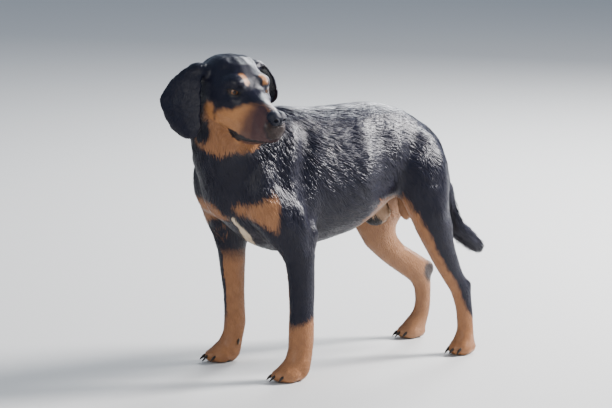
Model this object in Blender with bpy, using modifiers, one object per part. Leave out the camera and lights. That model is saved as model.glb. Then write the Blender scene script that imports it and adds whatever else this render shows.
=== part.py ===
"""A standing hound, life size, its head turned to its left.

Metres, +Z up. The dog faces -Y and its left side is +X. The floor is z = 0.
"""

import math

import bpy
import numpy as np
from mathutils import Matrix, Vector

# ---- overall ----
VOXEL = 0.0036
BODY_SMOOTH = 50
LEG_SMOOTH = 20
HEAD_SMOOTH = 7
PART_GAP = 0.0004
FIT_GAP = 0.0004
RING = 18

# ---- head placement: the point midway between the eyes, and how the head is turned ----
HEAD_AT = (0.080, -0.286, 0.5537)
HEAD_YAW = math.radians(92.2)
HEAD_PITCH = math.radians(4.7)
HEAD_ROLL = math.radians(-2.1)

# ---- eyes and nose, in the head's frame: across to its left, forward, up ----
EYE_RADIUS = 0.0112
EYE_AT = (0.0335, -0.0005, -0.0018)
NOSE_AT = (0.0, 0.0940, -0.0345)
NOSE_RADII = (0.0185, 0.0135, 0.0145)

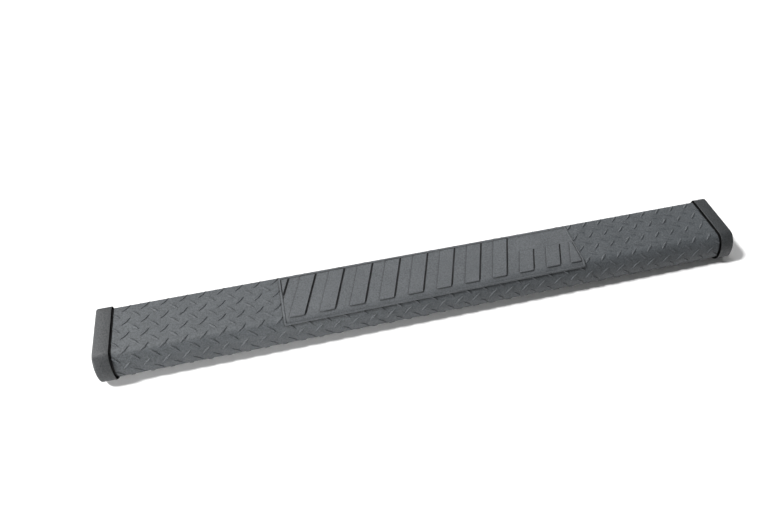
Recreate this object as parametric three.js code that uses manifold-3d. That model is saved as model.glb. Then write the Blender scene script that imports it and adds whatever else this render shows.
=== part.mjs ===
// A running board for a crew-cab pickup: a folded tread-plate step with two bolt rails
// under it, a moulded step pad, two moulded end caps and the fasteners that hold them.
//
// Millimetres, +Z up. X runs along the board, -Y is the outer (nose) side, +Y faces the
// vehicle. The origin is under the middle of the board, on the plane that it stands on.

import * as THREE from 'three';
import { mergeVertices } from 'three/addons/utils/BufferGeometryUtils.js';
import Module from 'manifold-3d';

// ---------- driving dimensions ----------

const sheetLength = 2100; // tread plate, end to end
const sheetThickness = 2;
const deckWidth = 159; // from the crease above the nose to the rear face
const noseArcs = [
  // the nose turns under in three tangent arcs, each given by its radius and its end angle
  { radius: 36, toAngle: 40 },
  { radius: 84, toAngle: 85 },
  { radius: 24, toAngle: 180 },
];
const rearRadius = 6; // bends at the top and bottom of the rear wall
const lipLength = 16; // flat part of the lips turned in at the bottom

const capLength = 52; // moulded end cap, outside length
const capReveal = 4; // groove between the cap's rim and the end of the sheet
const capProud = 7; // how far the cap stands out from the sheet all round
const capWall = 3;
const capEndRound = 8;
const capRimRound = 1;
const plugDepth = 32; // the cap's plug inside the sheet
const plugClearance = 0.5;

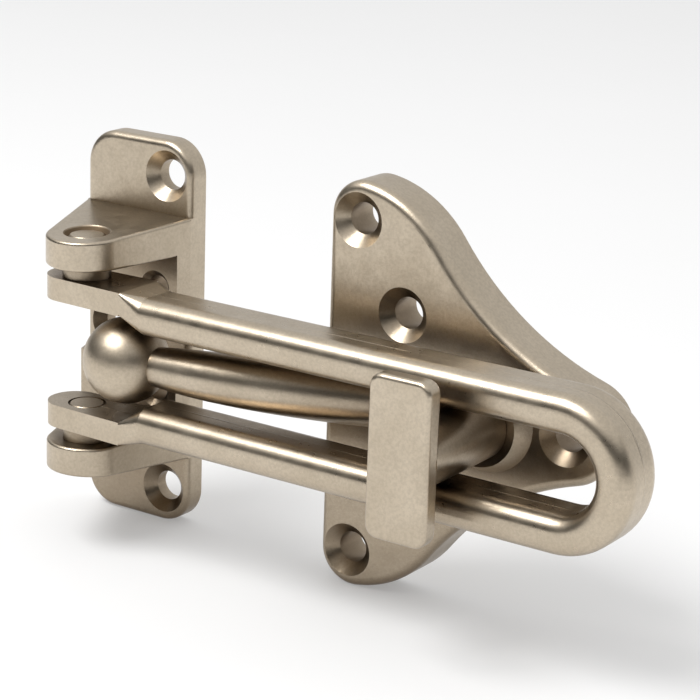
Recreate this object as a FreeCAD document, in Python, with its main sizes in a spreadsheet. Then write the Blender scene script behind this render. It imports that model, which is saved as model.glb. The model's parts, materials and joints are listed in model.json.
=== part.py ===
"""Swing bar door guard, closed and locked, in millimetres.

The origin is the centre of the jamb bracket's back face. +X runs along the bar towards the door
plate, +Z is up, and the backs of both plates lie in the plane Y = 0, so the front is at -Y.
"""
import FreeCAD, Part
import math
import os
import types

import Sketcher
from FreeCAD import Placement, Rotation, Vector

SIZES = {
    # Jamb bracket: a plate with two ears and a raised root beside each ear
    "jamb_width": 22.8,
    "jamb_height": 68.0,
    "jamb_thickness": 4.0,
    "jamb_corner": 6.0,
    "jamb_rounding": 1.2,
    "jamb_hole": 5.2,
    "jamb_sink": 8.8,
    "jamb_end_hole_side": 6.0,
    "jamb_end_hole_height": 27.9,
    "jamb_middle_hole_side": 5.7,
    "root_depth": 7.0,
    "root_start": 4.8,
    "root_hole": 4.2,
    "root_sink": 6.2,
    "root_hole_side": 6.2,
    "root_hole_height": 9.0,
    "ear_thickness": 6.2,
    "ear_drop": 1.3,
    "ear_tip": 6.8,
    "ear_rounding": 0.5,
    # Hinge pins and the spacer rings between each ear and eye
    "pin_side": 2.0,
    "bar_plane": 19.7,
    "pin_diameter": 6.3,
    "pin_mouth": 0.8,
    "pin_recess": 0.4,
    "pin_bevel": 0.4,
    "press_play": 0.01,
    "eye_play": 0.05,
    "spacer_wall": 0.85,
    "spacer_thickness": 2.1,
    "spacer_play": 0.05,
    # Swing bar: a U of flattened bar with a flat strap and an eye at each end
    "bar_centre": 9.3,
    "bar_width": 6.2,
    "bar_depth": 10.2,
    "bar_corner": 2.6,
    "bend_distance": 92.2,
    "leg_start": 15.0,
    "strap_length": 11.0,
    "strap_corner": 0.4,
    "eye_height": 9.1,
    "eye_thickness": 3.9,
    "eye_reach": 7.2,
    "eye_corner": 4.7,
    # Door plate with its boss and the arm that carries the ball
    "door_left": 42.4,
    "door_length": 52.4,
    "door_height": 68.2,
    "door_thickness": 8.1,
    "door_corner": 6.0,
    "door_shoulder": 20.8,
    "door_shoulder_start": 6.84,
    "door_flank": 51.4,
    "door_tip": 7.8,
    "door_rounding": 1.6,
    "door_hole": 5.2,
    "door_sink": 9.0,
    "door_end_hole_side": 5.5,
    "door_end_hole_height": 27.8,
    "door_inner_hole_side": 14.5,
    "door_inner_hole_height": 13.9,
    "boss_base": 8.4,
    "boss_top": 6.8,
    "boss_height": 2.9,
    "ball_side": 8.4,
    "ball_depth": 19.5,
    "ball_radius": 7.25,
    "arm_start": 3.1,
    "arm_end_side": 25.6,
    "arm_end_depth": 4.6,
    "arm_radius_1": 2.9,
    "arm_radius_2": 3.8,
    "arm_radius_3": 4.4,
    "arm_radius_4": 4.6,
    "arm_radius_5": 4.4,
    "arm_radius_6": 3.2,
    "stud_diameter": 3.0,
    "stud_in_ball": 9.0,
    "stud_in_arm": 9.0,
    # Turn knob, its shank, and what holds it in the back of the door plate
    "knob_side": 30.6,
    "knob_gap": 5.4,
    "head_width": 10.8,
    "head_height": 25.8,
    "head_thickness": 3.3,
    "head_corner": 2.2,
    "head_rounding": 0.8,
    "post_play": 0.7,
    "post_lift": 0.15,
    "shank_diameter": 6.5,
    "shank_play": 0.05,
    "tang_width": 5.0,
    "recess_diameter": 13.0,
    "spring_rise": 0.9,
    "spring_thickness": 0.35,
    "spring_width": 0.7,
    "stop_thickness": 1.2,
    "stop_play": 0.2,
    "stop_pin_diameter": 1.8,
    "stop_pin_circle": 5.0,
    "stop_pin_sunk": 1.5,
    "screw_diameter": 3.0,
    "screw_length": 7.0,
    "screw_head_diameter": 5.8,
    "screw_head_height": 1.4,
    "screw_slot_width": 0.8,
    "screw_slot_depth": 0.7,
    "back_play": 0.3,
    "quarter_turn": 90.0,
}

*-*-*

(Prompt): Reproduce, without alteration, solely the lines beginning at the line that includes "Recreate this object as a" and ending at the line that includes "from FreeCAD import", both lines included.

(Written reply):
Recreate this object as a FreeCAD document, in Python, with its main sizes in a spreadsheet. Then write the Blender scene script behind this render. It imports that model, which is saved as model.glb. The model's parts, materials and joints are listed in model.json.
=== part.py ===
"""Swing bar door guard, closed and locked, in millimetres.

The origin is the centre of the jamb bracket's back face. +X runs along the bar towards the door
plate, +Z is up, and the backs of both plates lie in the plane Y = 0, so the front is at -Y.
"""
import FreeCAD, Part
import math
import os
import types

import Sketcher
from FreeCAD import Placement, Rotation, Vector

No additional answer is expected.